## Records

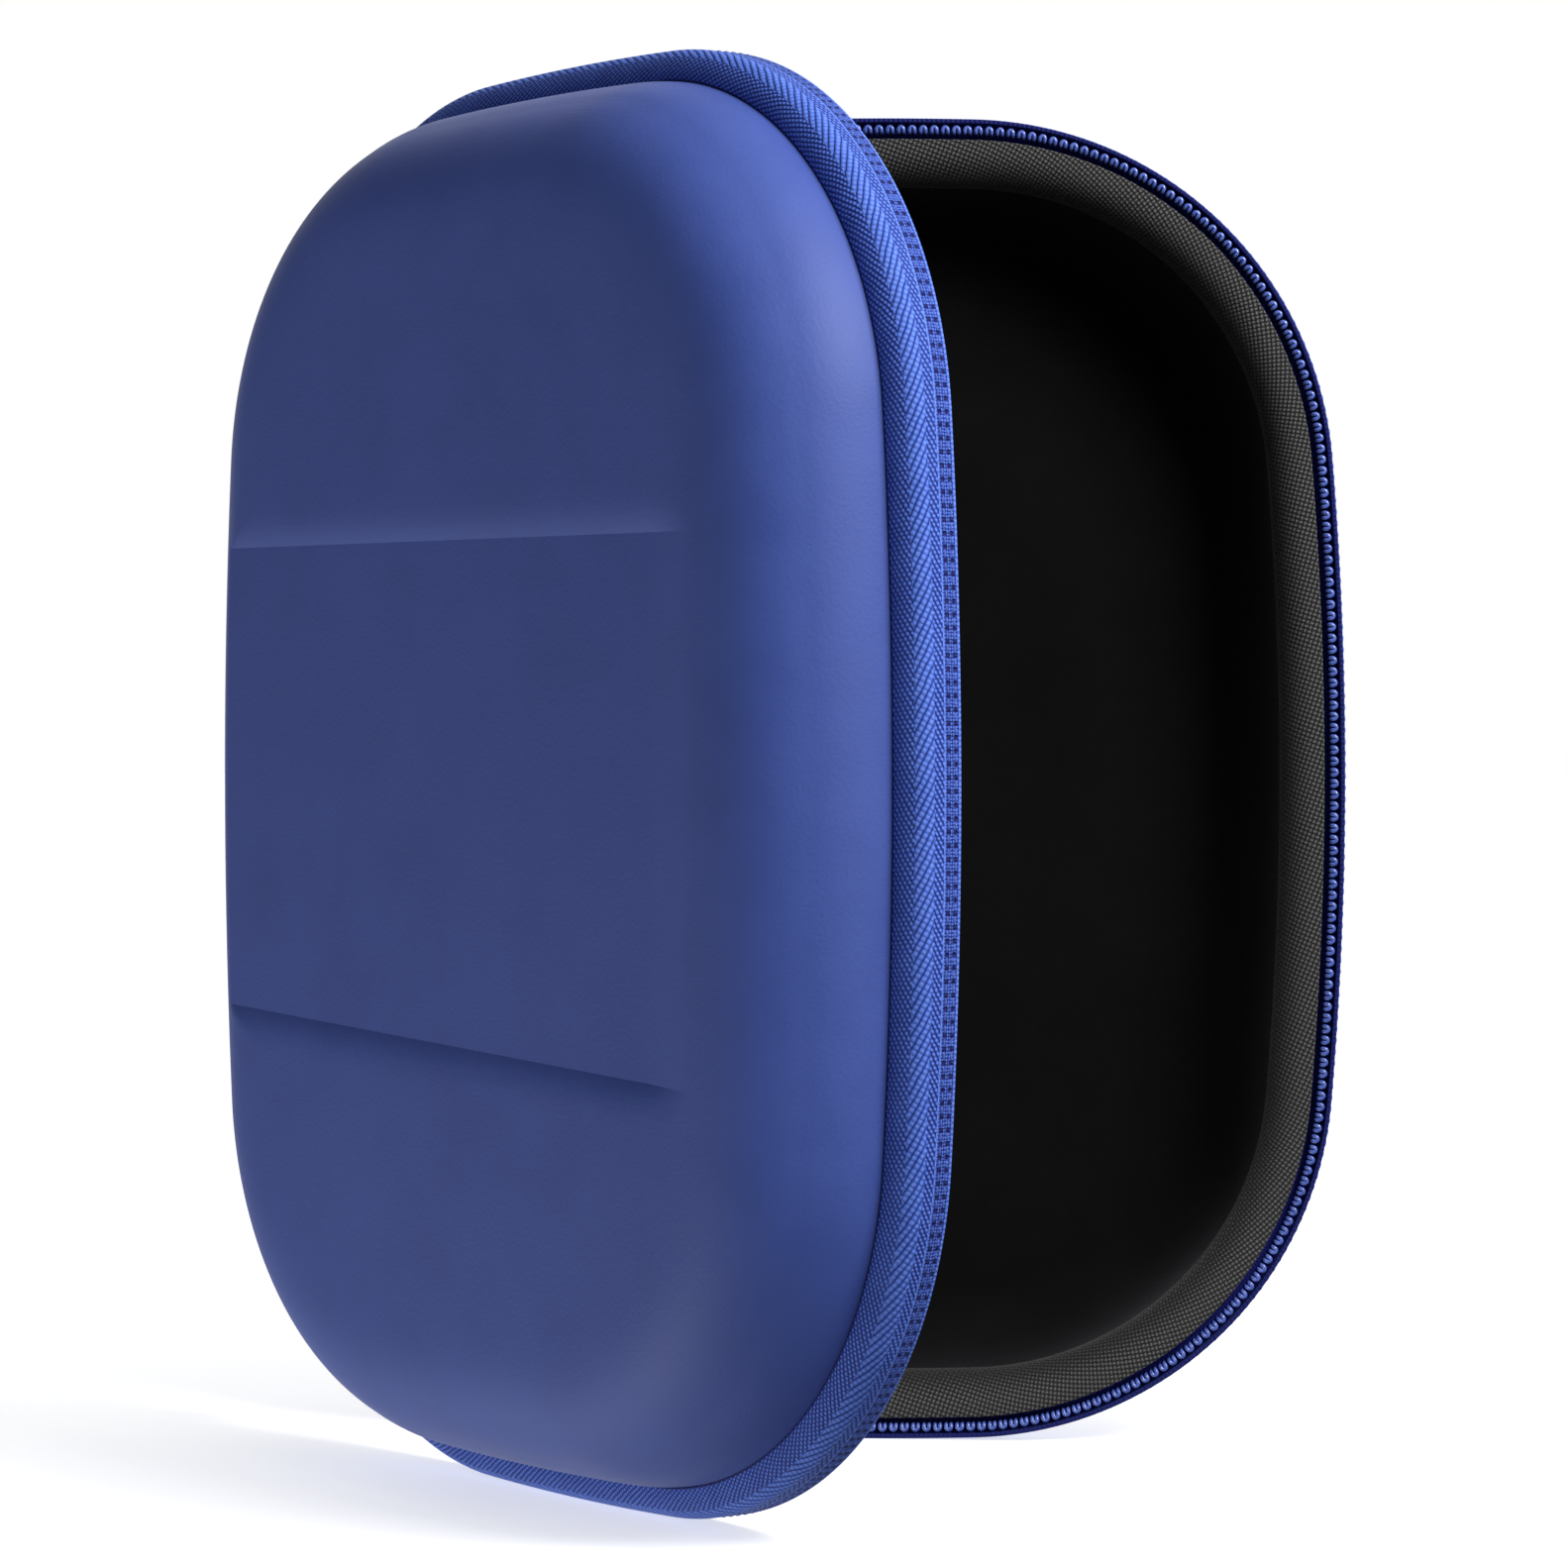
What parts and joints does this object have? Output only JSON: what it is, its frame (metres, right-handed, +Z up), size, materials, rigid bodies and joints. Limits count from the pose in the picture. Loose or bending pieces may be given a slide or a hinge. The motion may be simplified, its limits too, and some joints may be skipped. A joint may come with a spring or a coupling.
{
  "type": "headphone carrying case",
  "caption": "Hard-shell zipped headphone case opened like a book: two domed blue shells with woven rims, velvet-lined cavities, a fabric spine hinge and a flat band pressed across the lid.",
  "frame": {"origin": "middle of the footprint of the standing, opened case, at floor level", "axes": "+Z up along the case's long side, which is also the spine; -Y is the way the base's cavity opens; +X runs from the spine to the base's free edge"},
  "size_m": [0.1822, 0.1638, 0.22],
  "materials": {
    "blue_skin": "matt coated fabric with a fine grain",
    "black_foam": "moulded closed-cell foam",
    "black_velvet": "short-pile velvet",
    "black_weave": "plain weave",
    "blue_tape": "herringbone zipper tape",
    "blue_coil": "nylon coil",
    "black_mesh": "open net",
    "black_elastic": "ribbed elastic",
    "dark_metal": "black enamelled zinc"
  },
  "bodies": {
    "base": {"base_outer_skin": "blue_skin", "base_foam_shell": "black_foam", "base_velvet_lining": "black_velvet", "base_rim_band": "black_weave", "base_zipper_tape": "blue_tape", "base_spine_strip": "blue_tape", "base_zipper_coil": "blue_coil", "base_top_stop": "dark_metal"},
    "lid": {"lid_outer_skin": "blue_skin", "lid_foam_shell": "black_foam", "lid_velvet_lining": "black_velvet", "lid_rim_band": "black_weave", "lid_zipper_tape": "blue_tape", "lid_spine_strip": "blue_tape", "lid_zipper_coil": "blue_coil", "lid_top_stop": "dark_metal", "lid_pocket_mesh": "black_mesh", "lid_pocket_elastic": "black_elastic"},
    "chain_end": {"zipper_bottom_stop": "dark_metal"},
    "slider": {"slider_body": "dark_metal", "slider_bridge": "dark_metal"},
    "pull": {"pull_tab": "dark_metal"}
  },
  "joints": [
    {"name": "lid_hinge", "type": "hinge", "parent": "base", "child": "lid", "pos_m": [-0.08089, 0.05236, 0.11], "axis": [0, 0, -1], "range_deg": [-47, 125]},
    {"name": "chain_end_turn", "type": "hinge", "parent": "base", "child": "chain_end", "pos_m": [-0.08089, 0.05236, 0.11], "axis": [0, 0, -1], "range_deg": [-23.5, 62.5]},
    {"name": "slider_travel", "type": "slide", "parent": "chain_end", "child": "slider", "axis": [0.1923, -0.0836, -0.9778], "range_m": [0, 0.008]},
    {"name": "pull_swing", "type": "hinge", "parent": "slider", "child": "pull", "pos_m": [-0.08002, 0.05198, 0.04869], "axis": [0.3987, 0.9171, 0], "range_deg": [-8, 125]}
  ],
  "couplings": [
    {"joint": "chain_end_turn", "follows": "lid_hinge", "ratio": 0.5}
  ]
}
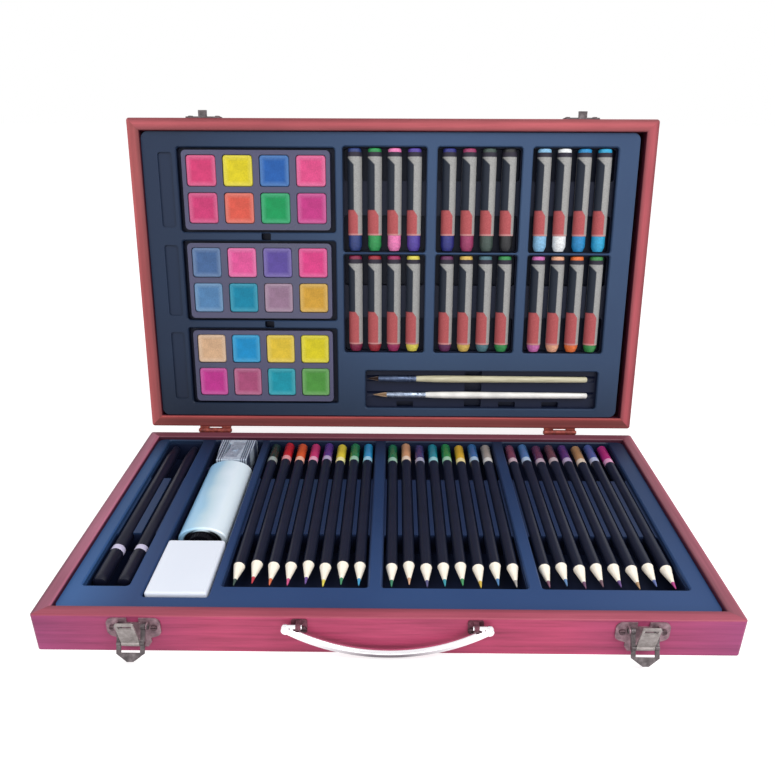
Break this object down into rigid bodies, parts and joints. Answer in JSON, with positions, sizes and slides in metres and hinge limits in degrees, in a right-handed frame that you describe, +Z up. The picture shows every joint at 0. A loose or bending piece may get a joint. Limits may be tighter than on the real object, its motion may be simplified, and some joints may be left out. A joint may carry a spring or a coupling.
{
  "type": "art supply case",
  "caption": "Hinged wooden case standing open, with moulded trays of pencils, oil pastels, watercolour palettes and brushes, two latches and a swinging handle.",
  "frame": {"origin": "centre of the base's underside, on the surface that the case stands on", "axes": "+X to the right as seen from the front, +Y towards the hinges, +Z up"},
  "size_m": [0.37, 0.2985, 0.2486],
  "materials": {
    "stained_wood": "satin stain",
    "thin_board": "satin stain",
    "tray_plastic": "soft sheen",
    "aged_bronze": "antique bronze plate",
    "bright_handle": "polished",
    "pencil_barrels": "black lacquer",
    "pastel_wrappers": "grey paper",
    "palette_plastic": "translucent grey-violet",
    "watercolour": "dry paint",
    "cream_wood": "clear lacquer",
    "dark_bristles": "soft hair",
    "tan_bristles": "soft hair",
    "pen_barrels": "gloss",
    "tube_metal": "painted metal foil",
    "black_cap": "matt",
    "sharpener_metal": "brushed",
    "blade_steel": "ground",
    "eraser_rubber": "matt white"
  },
  "bodies": {
    "case_base": {"base_front_rail": "stained_wood", "base_back_rail": "stained_wood", "base_left_rail": "stained_wood", "base_right_rail": "stained_wood", "base_bottom_panel": "thin_board", "base_tray": "tray_plastic", "left_hinge_base_leaf": "aged_bronze", "left_latch_plate": "aged_bronze", "left_handle_lug": "aged_bronze", "right_hinge_base_leaf": "aged_bronze", "right_latch_plate": "aged_bronze", "right_handle_lug": "aged_bronze", "hinge_pins": "aged_bronze", "hinge_base_screws": "aged_bronze", "latch_rivets": "aged_bronze", "front_screws": "aged_bronze"},
    "case_lid": {"lid_front_rail": "stained_wood", "lid_back_rail": "stained_wood", "lid_left_rail": "stained_wood", "lid_right_rail": "stained_wood", "lid_top_panel": "thin_board", "lid_tray": "tray_plastic", "left_hinge_lid_leaf": "aged_bronze", "left_keeper": "aged_bronze", "right_hinge_lid_leaf": "aged_bronze", "right_keeper": "aged_bronze", "hinge_lid_screws": "aged_bronze", "keeper_screws": "aged_bronze"},
    "handle": {"carry_handle": "bright_handle"},
    "left_lever": {"left_latch_lever": "aged_bronze"},
    "left_link": {"left_latch_link": "aged_bronze"},
    "right_lever": {"right_latch_lever": "aged_bronze"},
    "right_link": {"right_latch_link": "aged_bronze"},
    "left_pencil_set": {"left_pencils": "pencil_barrels"},
    "middle_pencil_set": {"middle_pencils": "pencil_barrels"},
    "right_pencil_set": {"right_pencils": "pencil_barrels"},
    "left_drawing_pen": {"left_pen": "pen_barrels"},
    "right_drawing_pen": {"right_pen": "pen_barrels"},
    "paint_tube": {"paint_tube_body": "tube_metal"},
    "tube_cap": {"paint_tube_cap": "black_cap"},
    "sharpener": {"sharpener_body": "sharpener_metal", "sharpener_blade": "blade_steel", "sharpener_screw": "blade_steel"},
    "eraser_block": {"eraser": "eraser_rubber"},
    "lower_palette_set": {"lower_palette": "palette_plastic", "lower_paint_cakes": "watercolour"},
    "middle_palette_set": {"middle_palette": "palette_plastic", "middle_paint_cakes": "watercolour"},
    "upper_palette_set": {"upper_palette": "palette_plastic", "upper_paint_cakes": "watercolour"},
    "lower_left_pastel_set": {"lower_left_pastels": "pastel_wrappers"},
    "lower_middle_pastel_set": {"lower_middle_pastels": "pastel_wrappers"},
    "lower_right_pastel_set": {"lower_right_pastels": "pastel_wrappers"},
    "upper_left_pastel_set": {"upper_left_pastels": "pastel_wrappers"},
    "upper_middle_pastel_set": {"upper_middle_pastels": "pastel_wrappers"},
    "upper_right_pastel_set": {"upper_right_pastels": "pastel_wrappers"},
    "upper_paint_brush": {"upper_brush": "cream_wood", "upper_brush_bristles": "dark_bristles"},
    "lower_paint_brush": {"lower_brush": "cream_wood", "lower_brush_bristles": "tan_bristles"}
  },
  "joints": [
    {"name": "lid_hinge", "type": "hinge", "parent": "case_base", "child": "case_lid", "pos_m": [0, 0.1136, 0.0232], "axis": [-1, 0, 0], "range_deg": [-100, 0]},
    {"name": "handle_swing", "type": "hinge", "parent": "case_base", "child": "handle", "pos_m": [0, -0.1151, 0.0204], "axis": [-1, 0, 0], "range_deg": [0, 175]},
    {"name": "left_lever_turn", "type": "hinge", "parent": "case_base", "child": "left_lever", "pos_m": [-0.1315, -0.1137, 0.0184], "axis": [-1, 0, 0], "range_deg": [-30, 65]},
    {"name": "left_link_turn", "type": "hinge", "parent": "left_lever", "child": "left_link", "pos_m": [-0.1315, -0.1179, 0.01112], "axis": [-1, 0, 0], "range_deg": [-100, 47]},
    {"name": "right_lever_turn", "type": "hinge", "parent": "case_base", "child": "right_lever", "pos_m": [0.1315, -0.1137, 0.0184], "axis": [-1, 0, 0], "range_deg": [-30, 65]},
    {"name": "right_link_turn", "type": "hinge", "parent": "right_lever", "child": "right_link", "pos_m": [0.1315, -0.1179, 0.01112], "axis": [-1, 0, 0], "range_deg": [-100, 47]},
    {"name": "left_pencil_set_lift", "type": "slide", "parent": "case_base", "child": "left_pencil_set", "axis": [0, 0, 1], "range_m": [0, 0.02]},
    {"name": "middle_pencil_set_lift", "type": "slide", "parent": "case_base", "child": "middle_pencil_set", "axis": [0, 0, 1], "range_m": [0, 0.02]},
    {"name": "right_pencil_set_lift", "type": "slide", "parent": "case_base", "child": "right_pencil_set", "axis": [0, 0, 1], "range_m": [0, 0.02]},
    {"name": "left_drawing_pen_lift", "type": "slide", "parent": "case_base", "child": "left_drawing_pen", "axis": [0, 0, 1], "range_m": [0, 0.02]},
    {"name": "right_drawing_pen_lift", "type": "slide", "parent": "case_base", "child": "right_drawing_pen", "axis": [0, 0, 1], "range_m": [0, 0.02]},
    {"name": "paint_tube_lift", "type": "slide", "parent": "case_base", "child": "paint_tube", "axis": [0, 0, 1], "range_m": [0, 0.02]},
    {"name": "sharpener_lift", "type": "slide", "parent": "case_base", "child": "sharpener", "axis": [0, 0, 1], "range_m": [0, 0.02]},
    {"name": "eraser_block_lift", "type": "slide", "parent": "case_base", "child": "eraser_block", "axis": [0, 0, 1], "range_m": [0, 0.02]},
    {"name": "lower_palette_set_lift", "type": "slide", "parent": "case_lid", "child": "lower_palette_set", "axis": [0, -0.9848, 0.1736], "range_m": [0, 0.018]},
    {"name": "middle_palette_set_lift", "type": "slide", "parent": "case_lid", "child": "middle_palette_set", "axis": [0, -0.9848, 0.1736], "range_m": [0, 0.018]},
    {"name": "upper_palette_set_lift", "type": "slide", "parent": "case_lid", "child": "upper_palette_set", "axis": [0, -0.9848, 0.1736], "range_m": [0, 0.018]},
    {"name": "lower_left_pastel_set_lift", "type": "slide", "parent": "case_lid", "child": "lower_left_pastel_set", "axis": [0, -0.9848, 0.1736], "range_m": [0, 0.018]},
    {"name": "lower_middle_pastel_set_lift", "type": "slide", "parent": "case_lid", "child": "lower_middle_pastel_set", "axis": [0, -0.9848, 0.1736], "range_m": [0, 0.018]},
    {"name": "lower_right_pastel_set_lift", "type": "slide", "parent": "case_lid", "child": "lower_right_pastel_set", "axis": [0, -0.9848, 0.1736], "range_m": [0, 0.018]},
    {"name": "upper_left_pastel_set_lift", "type": "slide", "parent": "case_lid", "child": "upper_left_pastel_set", "axis": [0, -0.9848, 0.1736], "range_m": [0, 0.018]},
    {"name": "upper_middle_pastel_set_lift", "type": "slide", "parent": "case_lid", "child": "upper_middle_pastel_set", "axis": [0, -0.9848, 0.1736], "range_m": [0, 0.018]},
    {"name": "upper_right_pastel_set_lift", "type": "slide", "parent": "case_lid", "child": "upper_right_pastel_set", "axis": [0, -0.9848, 0.1736], "range_m": [0, 0.018]},
    {"name": "upper_paint_brush_lift", "type": "slide", "parent": "case_lid", "child": "upper_paint_brush", "axis": [0, -0.9848, 0.1736], "range_m": [0, 0.018]},
    {"name": "lower_paint_brush_lift", "type": "slide", "parent": "case_lid", "child": "lower_paint_brush", "axis": [0, -0.9848, 0.1736], "range_m": [0, 0.018]},
    {"name": "tube_cap_turn", "type": "hinge", "parent": "paint_tube", "child": "tube_cap", "pos_m": [-0.115, -0.0315, 0.0138], "axis": [0, -1, 0], "range_deg": [0, 360]}
  ],
  "couplings": [
    {"joint": "left_link_turn", "follows": "left_lever_turn", "ratio": -1.5333},
    {"joint": "right_link_turn", "follows": "right_lever_turn", "ratio": -1.5333}
  ]
}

## Stated goal
Locate all lines holding the word "object", then copy them out.

## Task solution
What parts and joints does this object have? Output only JSON: what it is, its frame (metres, right-handed, +Z up), size, materials, rigid bodies and joints. Limits count from the pose in the picture. Loose or bending pieces may be given a slide or a hinge. The motion may be simplified, its limits too, and some joints may be skipped. A joint may come with a spring or a coupling.
Break this object down into rigid bodies, parts and joints. Answer in JSON, with positions, sizes and slides in metres and hinge limits in degrees, in a right-handed frame that you describe, +Z up. The picture shows every joint at 0. A loose or bending piece may get a joint. Limits may be tighter than on the real object, its motion may be simplified, and some joints may be left out. A joint may carry a spring or a coupling.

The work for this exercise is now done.